_Data excerpt:_
• • • •
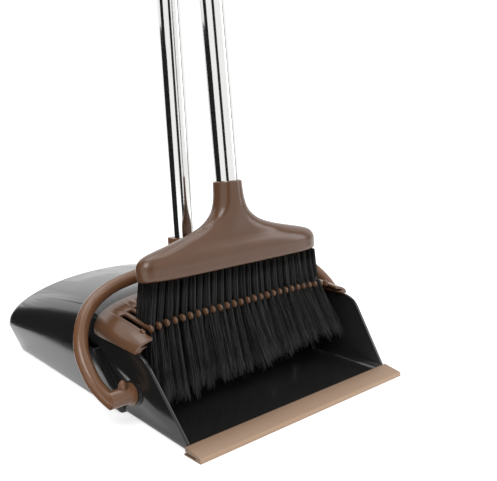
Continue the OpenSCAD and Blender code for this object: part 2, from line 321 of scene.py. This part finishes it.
def skin(rings, closed_ends=True):
    """A mesh through rings of points; the points of a ring go round once."""
    count = len(rings[0])
    faces = []
    for i in range(len(rings) - 1):
        for k in range(count):
            j = (k + 1) % count
            faces.append((i * count + k, i * count + j, (i + 1) * count + j, (i + 1) * count + k))
    if closed_ends:
        faces.append(tuple(range(count - 1, -1, -1)))
        faces.append(tuple((len(rings) - 1) * count + k for k in range(count)))
    mesh = bpy.data.meshes.new("skin")
    mesh.from_pydata([point for ring in rings for point in ring], [], faces)
    mesh.update()
    return mesh


# %% Places that the pieces share
joints = {joint["name"]: joint for joint in frame["joints"]}
broom_dir = Vector(joints["broom_lift"]["axis"]).normalized()
HEAD_BASE = Vector((0, 0.012, 0.1215))
broom_side = Vector((1, 0, 0))
broom_back = broom_dir.cross(broom_side)


def on_broom(x, y, t):
    """A point x to the side, y back and t up from the middle of the head's underside."""
    return HEAD_BASE + broom_side * x + broom_back * y + broom_dir * t


print("broom leans %.1f degrees" % math.degrees(math.asin(broom_dir.y)))

# %% [markdown]
# ## Pan and lip
#
# The pan is one thin black moulding, and the lip is a strip of softer rubber pressed onto its front edge. Both
# keep their measured shape. The walls are thin, so the bevels are small: a wide bevel would eat a thin wall.

# %% Pan and lip
moulded("pan_body", "pan_shell", PAN_BLACK, "pan", 0.6, 28)
moulded("pan_lip", "lip_strip", LIP_RUBBER, "pan", 0.35, 25)

# %% [markdown]
# ## Comb
#
# The comb strips hair and fluff from the bristles, which hang between its teeth. Each tooth ends in a full,
# rounded fingertip. The fingertips are stretched balls, set at the height that is measured on each tooth. They
# could be carved from the plate, but a ball sunk into the tooth looks the same and follows the curved plate.

# %% Comb
def add_domes(piece, places, radius, stretch, segments, angle):
    """Sink a stretched ball into a piece at each place."""
    work = bmesh.new()
    work.from_mesh(piece.data)
    for place in places:
        matrix = Matrix.Translation(place) @ Matrix.Diagonal((*stretch, 1))
        bmesh.ops.create_uvsphere(work, u_segments=segments[0], v_segments=segments[1], radius=radius,
            matrix=matrix)
    work.to_mesh(piece.data)
    work.free()
    smooth_by_angle(piece.data, angle)


SLOT_PITCH = 8.6
TEETH = 28


def fingertips():
    """The middle of each tooth's end, from the measured comb."""
    ends = [vertex.co.copy() for vertex in frame["nodes"]["comb"].data.vertices if vertex.co.y < 0.0005]
    places = []
    for tooth in range(TEETH):
        x = (tooth - (TEETH - 1) / 2) * 0.0086
        near = [end.z for end in ends if abs(end.x - x) < 0.002 and end.z > 0.073]
        if near:
            places.append((x, -0.0012, sum(near) / len(near)))
    return places


comb = moulded("comb", "comb_plate", COMB_BROWN, "pan", 0.45, 34)
comb_tips = fingertips()
add_domes(comb, comb_tips, 0.0037, (0.55, 1.1, 1), (20, 12), 34)
print("fingertips:", len(comb_tips))

# %% [markdown]
# ## Bow
#
# The bow is a thick round arch that carries the handle and turns on a pin at each side of the pan. A small domed
# stud stands on each elbow, between the arch and the pivot's flange, and is made as the fingertips are.

# %% Bow
bow = moulded("bow", "bow_arch", BOW_BROWN, "handle", 0.9, 38)
add_domes(bow, [(side * 0.1375, 0, 0.0395) for side in (-1, 1)], 0.0037, (1, 1, 1.55), (24, 14), 38)

# %% [markdown]
# ## Grips, clip and collars
#
# The grips and the clip are matt black, and each collar is a brown sleeve that joins two lengths of tube. A
# collar rides on the body that its name starts with: the pan's tubes belong to the handle.

# %% Grips, clip and collars
moulded("pan_grip", "bent_grip", GRIP_BLACK, "handle", 0.6, 38)
moulded("broom_clip", "tube_clip", GRIP_BLACK, "handle", 0.6, 38)
moulded("broom_grip", "waisted_grip", GRIP_BLACK, "broom", 0.5, 38)
collars = [name for name in frame["nodes"] if "collar" in name]
for collar in collars:
    moulded(collar, collar + "_sleeve", BOW_BROWN, "handle" if collar.startswith("pan") else "broom",
        0.5, 38)
print("collars:", len(collars))

# %% [markdown]
# ## Tubes
#
# A polished tube mirrors the room in straight lines, so its surface has to be perfectly round. Each tube is
# therefore turned afresh: its axis, ends and radius are measured on the measured part, and a ring is swept
# along it, with a small chamfer at both rims.

# %% Turned tubes
TUBE_WALL = 0.0008
RIM = 0.0003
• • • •
_Request:_ Return, please, the lines of the data from the first through the line containing "return HEAD_BASE +", both kept, exactly as they stand and nothing more.

_Complete response:_
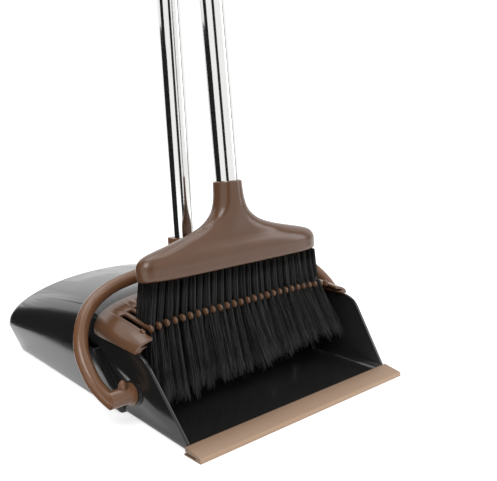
Continue the OpenSCAD and Blender code for this object: part 2, from line 321 of scene.py. This part finishes it.
def skin(rings, closed_ends=True):
    """A mesh through rings of points; the points of a ring go round once."""
    count = len(rings[0])
    faces = []
    for i in range(len(rings) - 1):
        for k in range(count):
            j = (k + 1) % count
            faces.append((i * count + k, i * count + j, (i + 1) * count + j, (i + 1) * count + k))
    if closed_ends:
        faces.append(tuple(range(count - 1, -1, -1)))
        faces.append(tuple((len(rings) - 1) * count + k for k in range(count)))
    mesh = bpy.data.meshes.new("skin")
    mesh.from_pydata([point for ring in rings for point in ring], [], faces)
    mesh.update()
    return mesh


# %% Places that the pieces share
joints = {joint["name"]: joint for joint in frame["joints"]}
broom_dir = Vector(joints["broom_lift"]["axis"]).normalized()
HEAD_BASE = Vector((0, 0.012, 0.1215))
broom_side = Vector((1, 0, 0))
broom_back = broom_dir.cross(broom_side)


def on_broom(x, y, t):
    """A point x to the side, y back and t up from the middle of the head's underside."""
    return HEAD_BASE + broom_side * x + broom_back * y + broom_dir * t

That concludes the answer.